UPDATE: While I was writing my answer, Konrad Rudolph posted an answer that takes the same approach, but gets a very different result. I don't have the reputation to comment on his answer, so I'm going to address it here. First, the main thing is that the code he uses uses the same seed for the random number generator every time it's run. If you change the seed, you actually get a variety of results. Second, if you don't change the seed, but change the number of trials, you also get a variety of results. Try increasing or decreasing by an order of magnitude to see what I mean.

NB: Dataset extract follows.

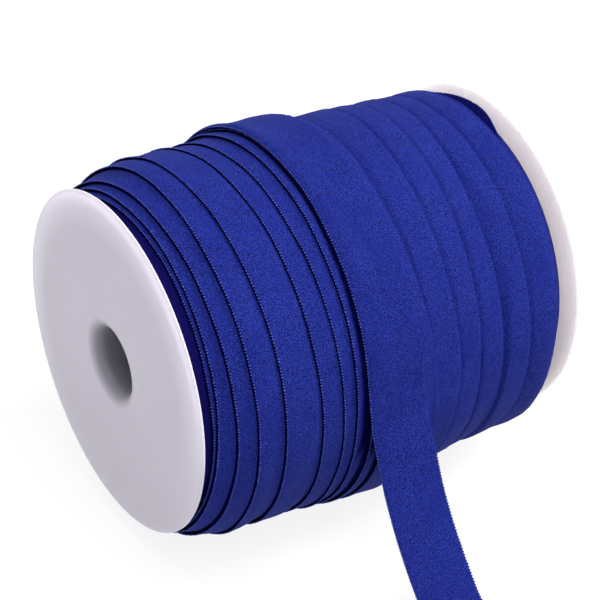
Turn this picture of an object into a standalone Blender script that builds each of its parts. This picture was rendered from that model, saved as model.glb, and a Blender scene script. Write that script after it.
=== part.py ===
"""Roll of fold-over elastic: a flat elastic band wound on a moulded plastic spool.

Two moulded end plates plug into the ends of a plain barrel. The band is wound
on the barrel in overlapping turns, and its last turn comes over the top,
leaves the roll at the front, hangs down and lies on the ground.

Frame: metres, +Z up. X is the spool's axis, near plate at -X. The origin is on
the ground under the middle of the spool, at the small flat spot that the roll
rests on. The front of the roll, where the loose end leaves it, faces -Y.
Angles round the roll start at the front and go up: 0 front, 90 top, 180 back.
"""
import math
from collections import namedtuple

import bpy
import bmesh

MM = 0.001

# ---------------------------------------------------------------- dimensions
SPOOL_LENGTH = 107.4 * MM          # outer face to outer face
PLATE_RADIUS = 42.6 * MM
PLATE_WALL = 1.35 * MM
PLATE_FLAT_RADIUS = 31.0 * MM      # the outer face is flat as far as this
CROWN_RADIUS = 42.3 * MM           # from there it falls away to here
CROWN_FALL = 0.75 * MM
CROWN_POWER = 2.1
BORE_RADIUS = 8.2 * MM
BORE_LIP = 3.5 * MM                # rounding where the bore opens
PLUG_RADIUS = 12.4 * MM
PLUG_DEPTH = 14.2 * MM             # outer face to the end of the plug
BARREL_OUTER = 14.7 * MM
BARREL_INNER = 12.7 * MM
GAP = 0.3 * MM                     # between pieces that touch
WINDING_BORE = 15.0 * MM
AXIS_HEIGHT = 47.7 * MM            # the roll's flat spot to the spool's axis
SAG_ANGLE = -63.0                  # the turns hang loosest towards this side
BACKSET = 0.5 * MM                 # the turns sit this much towards the back
BAND_WIDTH = 15.0 * MM
BAND_THICKNESS = 1.0 * MM
FOLD_HALF = 1.1 * MM               # half the width of the fold line
FOLD_DEPTH = 0.15 * MM
STRIP_LEFT = 41.7 * MM             # left edge of the last turn, from the near face
STRIP_START = 210.0                # where the last turn comes out of the roll
TAIL_END = -120.0 * MM             # the cut end, along Y

PLATE_STEPS = 64
WINDING_STEPS = 60

# The wound form, a row for each section along the axis: the distance from the
# near plate's outer face, the mean radius, and how far the turns sag there.
# Pairs of rows close together are the edges of the shingled turns.
Section = namedtuple("Section", "x radius sag")
WINDING = [
    Section(1.7, 37.0, 0.0),
    Section(2.9, 41.1, 0.5),
    Section(3.9, 42.0, 0.7),
    Section(4.2, 42.8, 0.8),
    Section(5.8, 43.5, 0.8),
    Section(8.0, 44.0, 0.8),
    Section(8.4, 44.6, 0.9),
    Section(12.8, 45.6, 0.8),
    Section(13.2, 46.0, 0.8),
    Section(16.8, 46.5, 0.8),
    Section(19.6, 46.3, 0.6),
    Section(20.0, 46.5, 0.6),
    Section(24.3, 46.6, 0.8),
    Section(29.3, 46.2, 0.9),
    Section(29.7, 46.4, 1.1),
    Section(34.9, 46.4, 1.4),
    Section(35.3, 46.7, 1.4),
    Section(39.0, 46.9, 1.2),
    Section(39.4, 47.2, 1.2),
    Section(42.4, 47.3, 1.2),
    Section(48.3, 47.3, 1.3),
    Section(56.7, 47.3, 1.5),
    Section(58.3, 47.4, 2.1),
    Section(61.3, 46.9, 2.3),
    Section(66.2, 46.4, 2.3),
    Section(66.6, 46.2, 2.2),
    Section(74.3, 45.7, 1.8),
    Section(74.7, 45.4, 1.7),
    Section(81.5, 44.8, 1.5),
    Section(81.9, 44.5, 1.3),
    Section(90.1, 44.5, 1.7),
    Section(90.5, 44.2, 1.6),
    Section(96.3, 44.2, 1.6),
    Section(99.8, 43.7, 1.8),
    Section(100.9, 43.3, 1.6),
    Section(101.3, 42.2, 1.2),
    Section(103.7, 41.0, 0.6),
    Section(105.6, 37.0, 0.0),
]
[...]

Third, there is some integer truncation or rounding going on where the expected values aren't quite accurate. It probably isn't enough to make a difference, but it's there.
Basically, in summary, he just happened to get the right seed and number of trials that he might be getting a false result.
One can think of a random number generator as working on a stream of binary digits. The generator turns the stream into numbers by slicing it up into chunks. If the std:rand function is working with a RAND_MAX of 32767, then it is using 15 bits in each slice.
When one takes the modules of a number between 0 and 32767 inclusive one finds that 5462 '0's and '1's but only 5461 '2's, '3's, '4's, and '5's. Hence the result is biased. The larger the RAND_MAX value is, the less bias there will be, but it is inescapable.
What is not biased is a number in the range [0..(2^n)-1]. You can generate a (theoretically) better number in the range 0..5 by extracting 3 bits, converting them to an integer in the range 0..7 and rejecting 6 and 7.
One hopes that every bit in the bit stream has an equal chance of being a '0' or a '1' irrespective of where it is in the stream or the values of other bits. This is exceptionally difficult in practice. The many different implementations of software PRNGs offer different compromises between speed and quality. A linear congruential generator such as std::rand offers fastest speed for lowest quality. A cryptographic generator offers highest quality for lowest speed.